An Oxford University Professor has torn the UK government’s energy policy to shreds in his appearance before the House of Lords Science and Technology Committee.
Speaking to the Lords yesterday, Professor Dieter Helm said that the “Miliband-Huhne-Davey” policy (referring to the last three energy secretaries), which is based on an assumption that fossil fuel prices would rise, was “dramatically wrong”. (h/t to Bishop Hill, where the full exchange of views can be seen).
The Lords Committee gathered to hear evidence from a range of energy experts including power companies and the National Grid to determine whether there was indeed a risk of the lights going out this winter, as has been widely reported (including on Breitbart London).
Opening the second session, Professor Helm gave his name and title, before delivering a short two minute speech lambasting the governance of energy policy in recent times.
“It is a quite extraordinary state of affairs for a major industrialised economy to find itself even debating whether there is a possibility that the margins may not be sufficient of electricity to guarantee supply,” he said.
“If it was achieving carbon objectives and if it was producing low prices there might be some consolation. The wholesale price in Great Britain is twice that of northern Europe and on a CO2 front we’ve been switching from gas to burn as much coal as possible, and our emissions are actually rising on a production basis and of course on a carbon consumption basis which is the basis that matters for decarbonisation.
“For a major industrial economy to fail on one of the three objectives is a serious problem. But to fail on security and on competitiveness of price, and on decarbonisation is a sad state of affairs. And it’s even sadder in the context of which the problem isn’t fundamentally particularly difficult.
“It’s ultimately about having enough power stations and enough wires to supply the needs of the population. It’s a problem that’s been with us for a century. Many other countries solve these problems and it’s, as I say, rather sad that we’ve got to this particular point.”
The Committee probed the professor on a range of aspects including “resilience”, which the Professor explained was a matter not just of physical capability, but also the price which people are asked to pay for the energy supplied. If prices rise above people’s desire or ability to pay, people simply “turn themselves off, as happened in California”, he pointed out.
“The kit is there. If the will is there to do it, and the expertise and capacity of the grid I think is up to it, they will manage to make supply equal demand. The question is: how much higher will the price go as a result, and how long will Britain carry on having such high wholesale prices with all the consequences there are for British industry and also consumers?” he asked.
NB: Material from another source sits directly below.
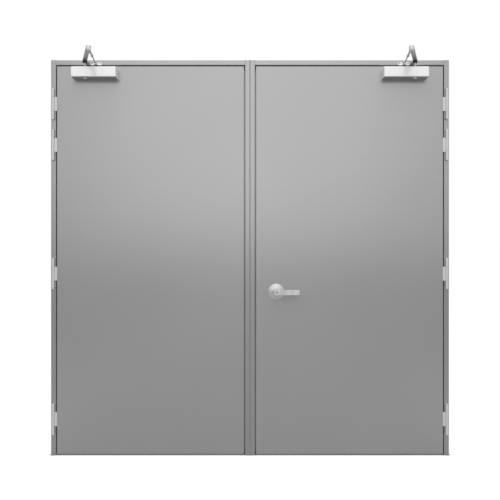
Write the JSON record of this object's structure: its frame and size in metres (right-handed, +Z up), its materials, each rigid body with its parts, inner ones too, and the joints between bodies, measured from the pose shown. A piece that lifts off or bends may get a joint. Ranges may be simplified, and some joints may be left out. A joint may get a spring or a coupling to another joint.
{
  "type": "double-leaf steel fire door with frame, centre mullion and door closers",
  "caption": "Two flush steel leaves in a pressed steel frame with a centre mullion, hung on knuckle hinges, each with an overhead closer, one with a lever handle.",
  "frame": {"origin": "centre of the underside of the plate in the mullion's foot, on the floor, in the middle of the frame's depth", "axes": "+X to the right seen from the pull side, +Y through the wall away from the pull side, +Z up"},
  "size_m": [2.17, 0.3996, 2.1525],
  "materials": {
    "frame_paint": "satin grey paint on pressed steel",
    "leaf_paint": "satin grey paint on sheet steel",
    "core_board": "mineral core board, hidden",
    "channel_steel": "folded channel, grey paint",
    "seal_rubber": "black rubber",
    "anchor_steel": "galvanised plate",
    "strike_steel": "brushed stainless plate",
    "hinge_steel": "satin zinc plated steel",
    "closer_silver": "silver painted casting",
    "spindle_steel": "dark oiled steel",
    "arm_steel": "silver painted steel",
    "lock_satin": "satin stainless steel",
    "key_steel": "satin nickel"
  },
  "bodies": {
    "frame": {"left_jamb": "frame_paint", "right_jamb": "frame_paint", "left_mullion_half": "frame_paint", "right_mullion_half": "frame_paint", "left_header": "frame_paint", "right_header": "frame_paint", "mullion_foot": "anchor_steel", "strike_plate": "strike_steel", "left_hinge_knuckles_1": "hinge_steel", "left_hinge_knuckles_2": "hinge_steel", "left_hinge_knuckles_3": "hinge_steel", "left_hinge_knuckles_4": "hinge_steel", "right_hinge_knuckles_1": "hinge_steel", "right_hinge_knuckles_2": "hinge_steel", "right_hinge_knuckles_3": "hinge_steel", "right_hinge_knuckles_4": "hinge_steel", "left_closer_shoe": "arm_steel", "right_closer_shoe": "arm_steel"},
    "left_leaf": {"left_leaf_core": "core_board", "left_pull_skin": "leaf_paint", "left_push_skin": "leaf_paint", "left_leaf_channels": "channel_steel", "left_bottom_seal": "seal_rubber", "left_hinge_flap_1": "hinge_steel", "left_hinge_flap_2": "hinge_steel", "left_hinge_flap_3": "hinge_steel", "left_hinge_flap_4": "hinge_steel", "left_closer_body": "closer_silver"},
    "right_leaf": {"right_leaf_core": "core_board", "right_pull_skin": "leaf_paint", "right_push_skin": "leaf_paint", "right_leaf_channels": "channel_steel", "right_bottom_seal": "seal_rubber", "right_hinge_flap_1": "hinge_steel", "right_hinge_flap_2": "hinge_steel", "right_hinge_flap_3": "hinge_steel", "right_hinge_flap_4": "hinge_steel", "right_closer_body": "closer_silver", "outside_rose": "lock_satin", "inside_rose": "lock_satin", "latch_plate": "strike_steel"},
    "left_main_arm": {"left_closer_spindle": "spindle_steel", "left_main_arm": "arm_steel"},
    "left_forearm": {"left_forearm": "arm_steel"},
    "right_main_arm": {"right_closer_spindle": "spindle_steel", "right_main_arm": "arm_steel"},
    "right_forearm": {"right_forearm": "arm_steel"},
    "lever": {"outside_lever": "lock_satin", "inside_lever": "lock_satin", "key_cylinder": "key_steel"}
  },
  "joints": [
    {"name": "left_leaf_swing", "type": "hinge", "parent": "frame", "child": "left_leaf", "pos_m": [-1.0703, -0.082, 0.197], "axis": [0, 0, -1], "range_deg": [0, 110], "stiffness_Nm_per_rad": 8, "springref_deg": -126.05},
    {"name": "left_main_arm_turn", "type": "hinge", "parent": "left_leaf", "child": "left_main_arm", "pos_m": [-0.8913, -0.102, 2.101], "axis": [0, 0, 1], "range_deg": [0, 167.31]},
    {"name": "left_forearm_turn", "type": "hinge", "parent": "frame", "child": "left_forearm", "pos_m": [-0.8371, -0.093, 2.131], "axis": [0, 0, -1], "range_deg": [0, 32.34]},
    {"name": "right_leaf_swing", "type": "hinge", "parent": "frame", "child": "right_leaf", "pos_m": [1.0703, -0.082, 0.197], "axis": [0, 0, 1], "range_deg": [0, 110], "stiffness_Nm_per_rad": 8, "springref_deg": -126.05},
    {"name": "right_main_arm_turn", "type": "hinge", "parent": "right_leaf", "child": "right_main_arm", "pos_m": [0.8913, -0.102, 2.101], "axis": [0, 0, -1], "range_deg": [0, 167.31]},
    {"name": "right_forearm_turn", "type": "hinge", "parent": "frame", "child": "right_forearm", "pos_m": [0.8371, -0.093, 2.131], "axis": [0, 0, 1], "range_deg": [0, 32.34]},
    {"name": "lever_turn", "type": "hinge", "parent": "right_leaf", "child": "lever", "pos_m": [0.1425, -0.073, 0.89], "axis": [0, 1, 0], "range_deg": [0, 45], "stiffness_Nm_per_rad": 2, "springref_deg": -34.38}
  ],
  "couplings": [
    {"joint": "left_main_arm_turn", "follows": "left_leaf_swing", "ratio": 1.5119},
    {"joint": "left_forearm_turn", "follows": "left_leaf_swing", "ratio": 0.2849},
    {"joint": "right_main_arm_turn", "follows": "right_leaf_swing", "ratio": 1.5119},
    {"joint": "right_forearm_turn", "follows": "right_leaf_swing", "ratio": 0.2849}
  ]
}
When questioned about medium term threats to resilience, Prof Helm was particularly scathing. Pointing to the fact that “the commodity super-cycle is over” and that gas, coal and oil prices are all falling, he blasted energy secretary Ed Davey, saying “We have a policy with the secretary of state repeatedly reminds us is based on the idea that gas prices are rising and volatile. Well, they’re falling and the volatility is something that we don’t want to protect customers from. [That is, downwards volatility is good for customers who want the benefit of cheaper prices immediately].
“Should we worry about resilience of fuel supplies? No, I don’t think so. The world is awash with gas. Unconventional gas is popping up all over the place America is no longer importing, plenty of supplies around, plenty more being discovered.
“The one medium term ‘risk’ that I would pay much less attention to but clearly the government thinks they should pay much more attention to is whether or not we’ll get enough supplies of fossil fuels. We have enough fossil fuels in the world to fry the planet many times over.”
He then set his target wider, laying into the “Miliband-Huhne-Davey policy”, so called “because it’s very consistent through that period”, as a whole. Successive energy secretaries had based their policy on the assumption that fossil fuel prices would continue to rise, making renewables comparatively cheaper by the 2020s and allowing subsidies to fall away; an assumption that the professor said “[doesn’t have] any part in energy policy.
“That fossil fuel prices are going to go up. … That’s an outcome of the market, not a policy assumption to make. … If your bet turns out to be dramatically wrong, you’re going to have lots of technologies which are ‘out of the market’ for some considerable period to come. We will have to subsidise those technologies right through the 2020s and beyond.
“This knowledge that politicians have, that politicians know what the winners are, we’ve been there so many times before. It usually turns out badly and it has done this time.”